> _COLLECTED DATA_:
======

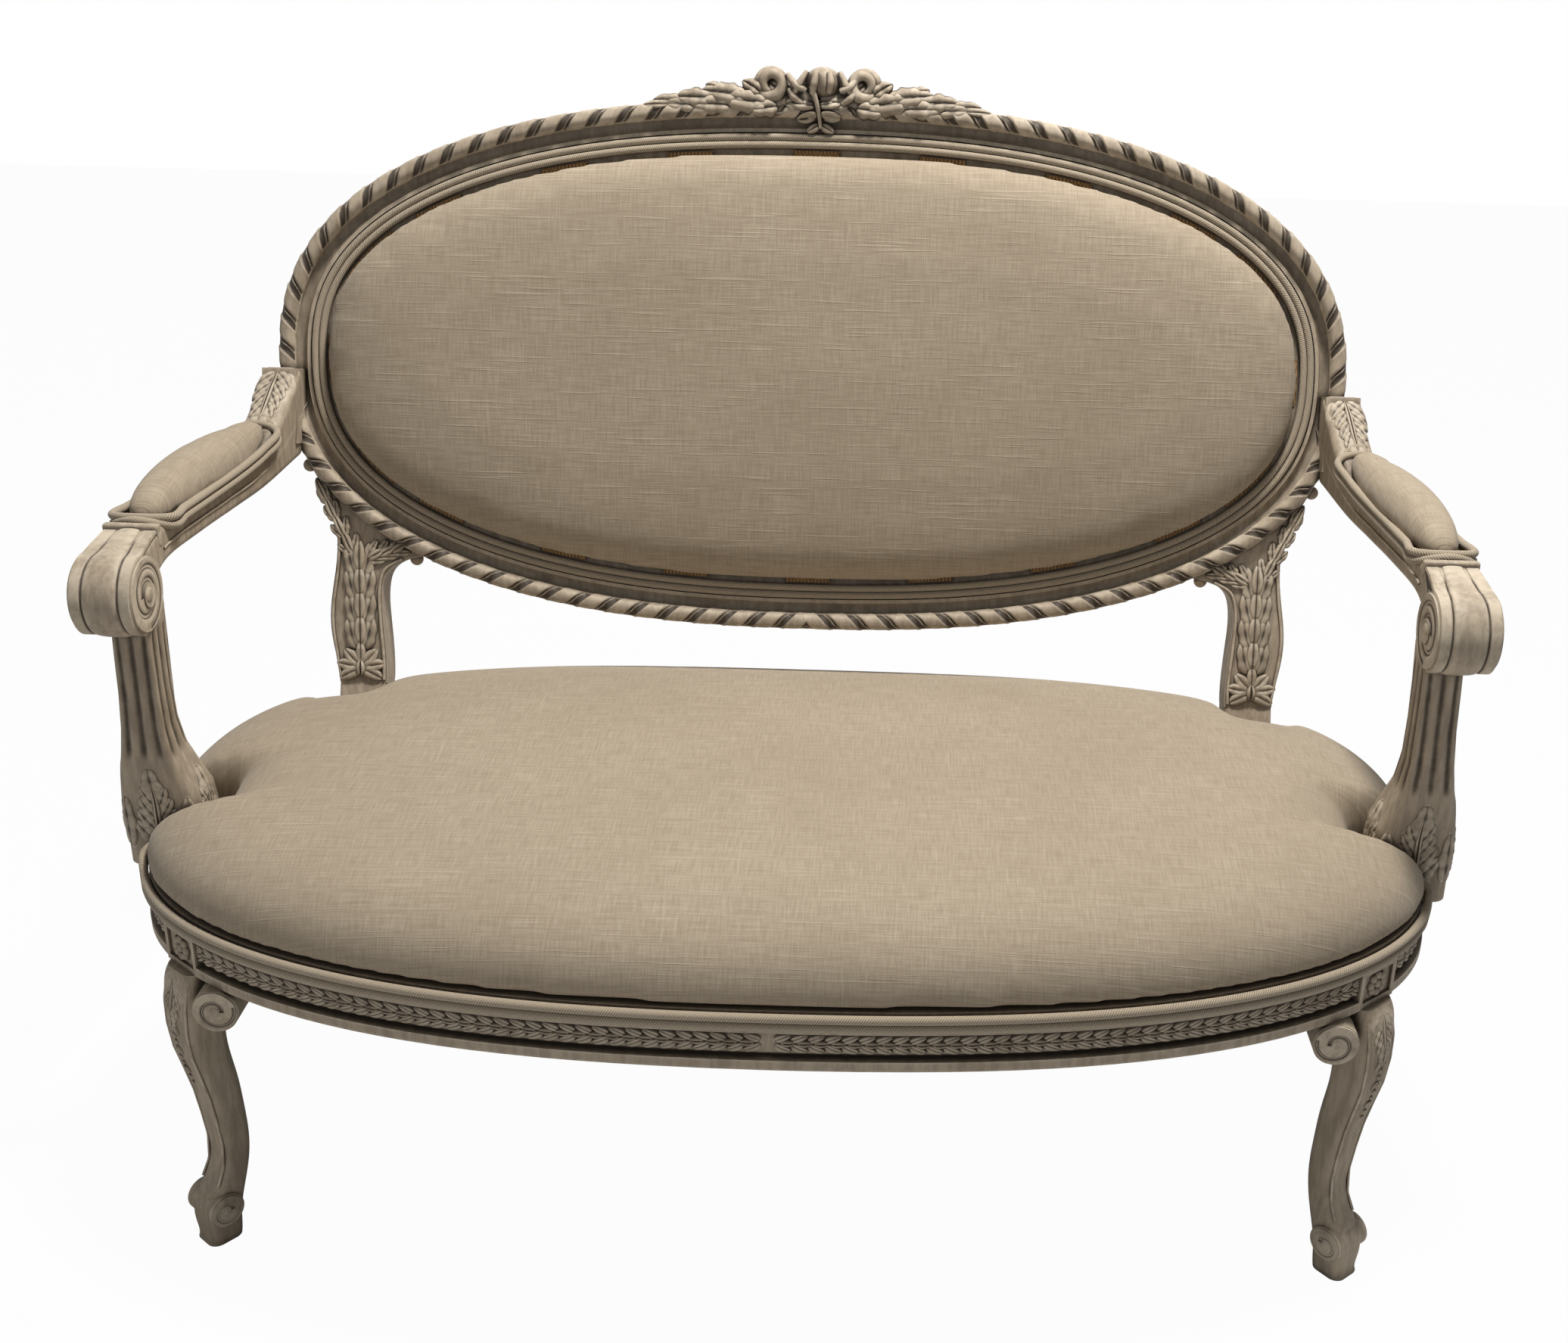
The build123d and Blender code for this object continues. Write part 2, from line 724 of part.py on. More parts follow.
def seat_straps(low):
    area = slab(seat_area(rail_ledge_inset + gap), low - 1, low + 10) - seat_notch(13, 6) - front_corners()
    straps = []
    for i in range(9):
        run = Pos((i - 4) * 112, 330, low + strap_thickness / 2) * Box(strap_width, 900, strap_thickness)
        straps += (area & run).solids()
    for i in range(5):
        level = low + 1.5 * strap_thickness
        run = Pos(0, 90 + i * 112, level) * Box(1600, strap_width, strap_thickness)
        straps += (area & run).solids()
    return [s for s in straps if s.volume > 3000]


def seat_burlap(low):
    cloth = slab(seat_area(rail_ledge_inset + gap), low, low + burlap_thickness)
    return one_solid(cloth - seat_notch(13, 6) - front_corners())


def dust_cover():
    cloth = slab(seat_area(10.0), rail_bottom - 1.0, rail_bottom)
    for block in (front_block(60, front_block_in + 3, front_block_half + 3, 290, 310), rear_block(3, 290, 310)):
        cloth -= block
        cloth -= mirror_x(block)
    cloth -= box_between(-900, -498, -100, 170, 290, 310)
    cloth -= box_between(498, 900, -100, 170, 290, 310)
    return one_solid(cloth)


def welt_run(points, shares, straight=False):
    """Twin cords, one over the other, along a path of plan points with their rise."""
    cords = []
    low = rail_shoulder + gap + welt_radius
    for level in (low, low + 2 * welt_radius + gap):
        path = Spline(*[Vector(x, y, level + rise) for x, y, rise in points])
        cords.append(tube(path, welt_radius, shares, straight))
    return cords


def welt_inset(side):
    return rail_rebate - welt_radius - gap - welt_stand_off[side]


def welt_curl():
    """Left end of the front cords: up over the rail and in round the foot of the arm post."""
    z, x, y, width, depth = post_curve[0]
    inner_x = x + width / 2 + welt_radius + 3.6
    front_y = y - depth / 2 - welt_radius - 0.9
    points = [
        (inner_x, y + 24, 22.0),
        (inner_x, y + 6, 22.0),
        (inner_x - 0.2, y - 14, 21.5),
        (inner_x - 3.5, front_y + 8.5, 21.0),
        (inner_x - 11.5, front_y + 1.8, 20.5),
        (inner_x - 23, front_y, 20.0),
        (inner_x - 35, front_y - 0.4, 19.5),
        (inner_x - 46, front_y - 2.6, 19.0),
        (inner_x - 54, front_y - 8.0, 16.0),
        (inner_x - 57.6, front_y - 16.5, 10.0),
        (*seat_point(welt_front_start, welt_inset("front")), 2.0),
    ]
    return welt_run(points, even(0, 1, 18), straight=True)


def welt_front():
    """Front cords along the rail, with a curl at each end."""
    angles = even(welt_front_start + 0.5, 539.5 - welt_front_start, 40)
    points = [(*seat_point(angle, welt_inset("front")), 0.0) for angle in angles]
    curls = welt_curl()
    return welt_run(points, even(0, 1, 30)) + curls + [mirror_x(curl) for curl in curls]


def welt_side():
    points = [(*seat_point(angle, welt_inset("side")), 0.0) for angle in even(179.7, 142.5, 18)]
    return welt_run(points, even(0, 1, 8))


def welt_rear():
    points = [(*seat_point(angle, welt_inset("rear")), 0.0) for angle in even(51.5, 128.5, 24)]
    return welt_run(points, even(0, 1, 12))


# Arms


def arm_at(y):
    """Arm station interpolated at a depth."""
    rows = arm_stations
    for first, second in zip(rows, rows[1:]):
        if second[0] <= y <= first[0]:
            share = (first[0] - y) / (first[0] - second[0])
            return [a + (b - a) * share for a, b in zip(first, second)]
    return list(rows[-1] if y < rows[-1][0] else rows[0])


def arm_section(row, grow, lean):
    y, x, top, width, depth = row
    plane = Plane(origin=(x, y, top - depth / 2), x_dir=(1, 0, 0), z_dir=(0, math.cos(lean), -math.sin(lean)))
    return plane * RectangleRounded(width + 2 * grow, depth + 2 * grow, 9)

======

> _PROBLEM REQUIREMENTS_: Give an exact copy of all the data shown above.

> _RESPONSE_:
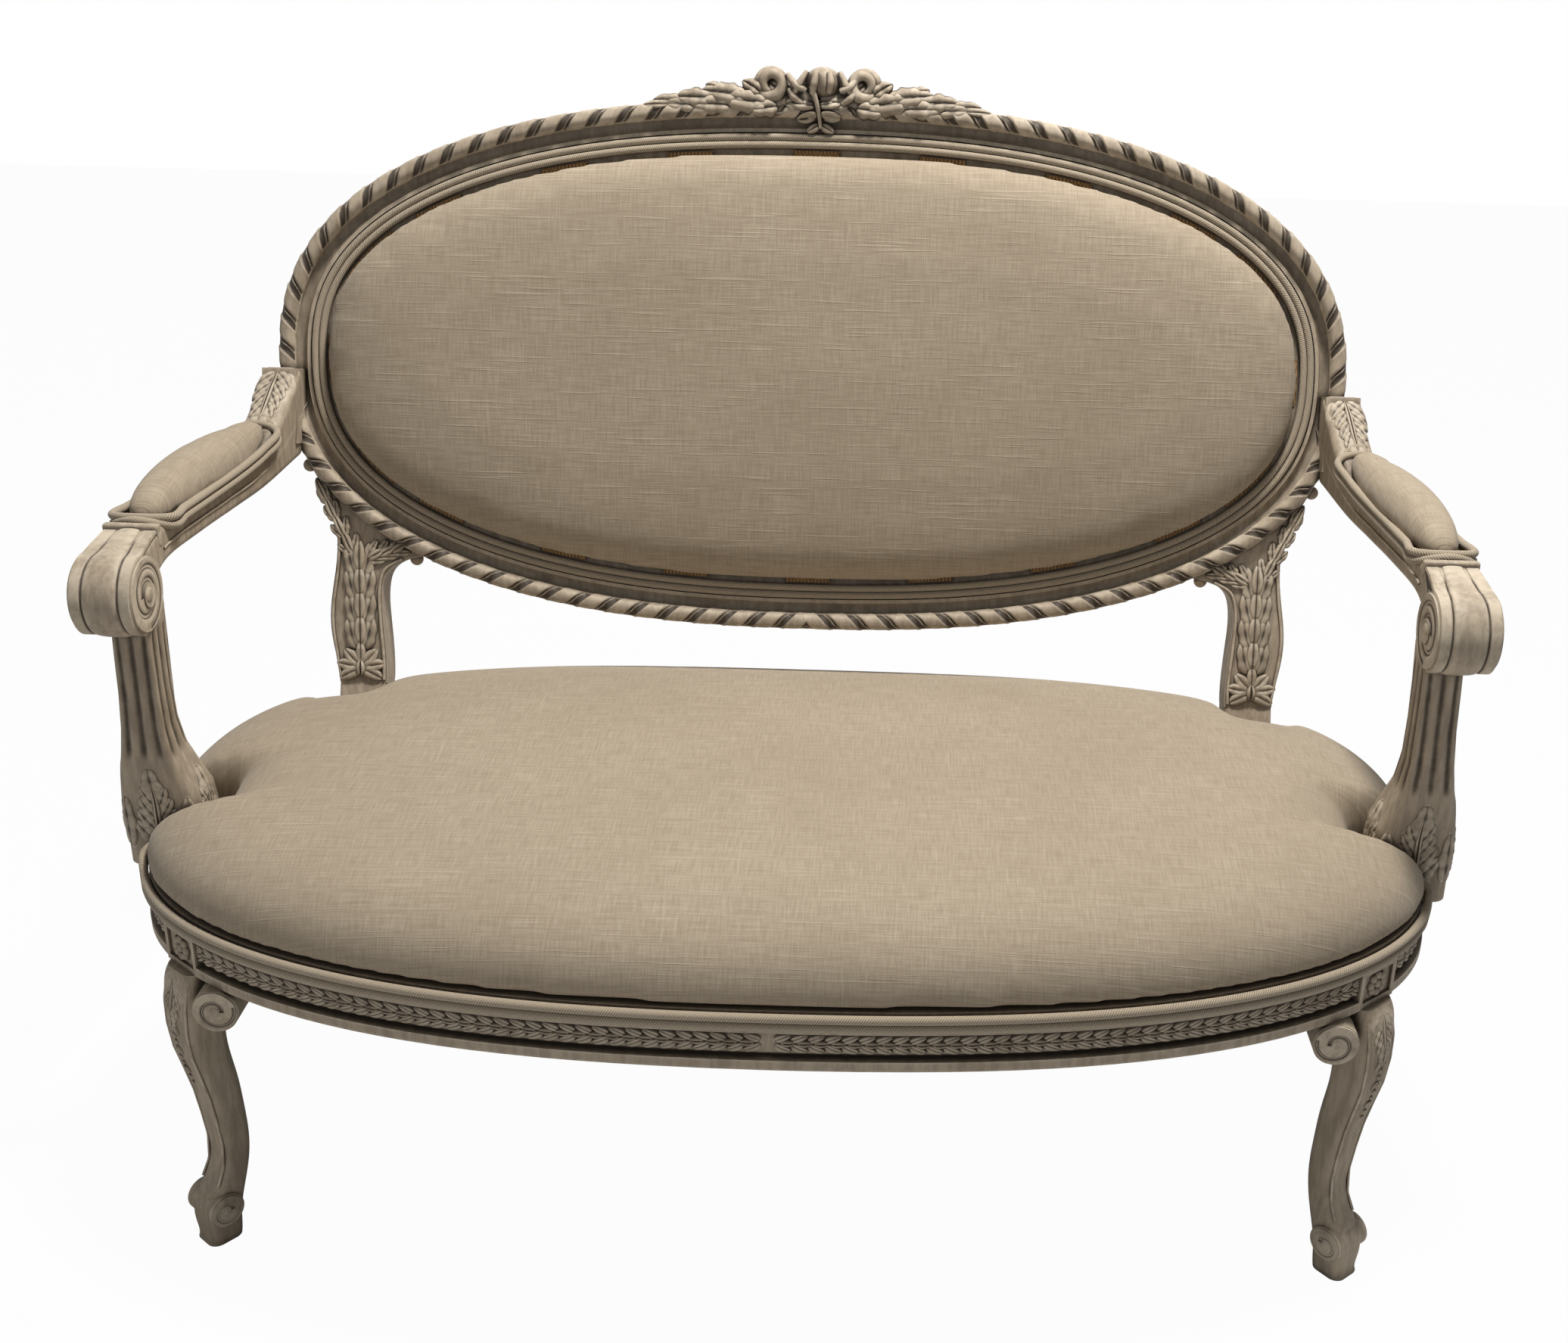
The build123d and Blender code for this object continues. Write part 2, from line 724 of part.py on. More parts follow.
def seat_straps(low):
    area = slab(seat_area(rail_ledge_inset + gap), low - 1, low + 10) - seat_notch(13, 6) - front_corners()
    straps = []
    for i in range(9):
        run = Pos((i - 4) * 112, 330, low + strap_thickness / 2) * Box(strap_width, 900, strap_thickness)
        straps += (area & run).solids()
    for i in range(5):
        level = low + 1.5 * strap_thickness
        run = Pos(0, 90 + i * 112, level) * Box(1600, strap_width, strap_thickness)
        straps += (area & run).solids()
    return [s for s in straps if s.volume > 3000]


def seat_burlap(low):
    cloth = slab(seat_area(rail_ledge_inset + gap), low, low + burlap_thickness)
    return one_solid(cloth - seat_notch(13, 6) - front_corners())


def dust_cover():
    cloth = slab(seat_area(10.0), rail_bottom - 1.0, rail_bottom)
    for block in (front_block(60, front_block_in + 3, front_block_half + 3, 290, 310), rear_block(3, 290, 310)):
        cloth -= block
        cloth -= mirror_x(block)
    cloth -= box_between(-900, -498, -100, 170, 290, 310)
    cloth -= box_between(498, 900, -100, 170, 290, 310)
    return one_solid(cloth)


def welt_run(points, shares, straight=False):
    """Twin cords, one over the other, along a path of plan points with their rise."""
    cords = []
    low = rail_shoulder + gap + welt_radius
    for level in (low, low + 2 * welt_radius + gap):
        path = Spline(*[Vector(x, y, level + rise) for x, y, rise in points])
        cords.append(tube(path, welt_radius, shares, straight))
    return cords


def welt_inset(side):
    return rail_rebate - welt_radius - gap - welt_stand_off[side]


def welt_curl():
    """Left end of the front cords: up over the rail and in round the foot of the arm post."""
    z, x, y, width, depth = post_curve[0]
    inner_x = x + width / 2 + welt_radius + 3.6
    front_y = y - depth / 2 - welt_radius - 0.9
    points = [
        (inner_x, y + 24, 22.0),
        (inner_x, y + 6, 22.0),
        (inner_x - 0.2, y - 14, 21.5),
        (inner_x - 3.5, front_y + 8.5, 21.0),
        (inner_x - 11.5, front_y + 1.8, 20.5),
        (inner_x - 23, front_y, 20.0),
        (inner_x - 35, front_y - 0.4, 19.5),
        (inner_x - 46, front_y - 2.6, 19.0),
        (inner_x - 54, front_y - 8.0, 16.0),
        (inner_x - 57.6, front_y - 16.5, 10.0),
        (*seat_point(welt_front_start, welt_inset("front")), 2.0),
    ]
    return welt_run(points, even(0, 1, 18), straight=True)


def welt_front():
    """Front cords along the rail, with a curl at each end."""
    angles = even(welt_front_start + 0.5, 539.5 - welt_front_start, 40)
    points = [(*seat_point(angle, welt_inset("front")), 0.0) for angle in angles]
    curls = welt_curl()
    return welt_run(points, even(0, 1, 30)) + curls + [mirror_x(curl) for curl in curls]


def welt_side():
    points = [(*seat_point(angle, welt_inset("side")), 0.0) for angle in even(179.7, 142.5, 18)]
    return welt_run(points, even(0, 1, 8))


def welt_rear():
    points = [(*seat_point(angle, welt_inset("rear")), 0.0) for angle in even(51.5, 128.5, 24)]
    return welt_run(points, even(0, 1, 12))


# Arms


def arm_at(y):
    """Arm station interpolated at a depth."""
    rows = arm_stations
    for first, second in zip(rows, rows[1:]):
        if second[0] <= y <= first[0]:
            share = (first[0] - y) / (first[0] - second[0])
            return [a + (b - a) * share for a, b in zip(first, second)]
    return list(rows[-1] if y < rows[-1][0] else rows[0])


def arm_section(row, grow, lean):
    y, x, top, width, depth = row
    plane = Plane(origin=(x, y, top - depth / 2), x_dir=(1, 0, 0), z_dir=(0, math.cos(lean), -math.sin(lean)))
    return plane * RectangleRounded(width + 2 * grow, depth + 2 * grow, 9)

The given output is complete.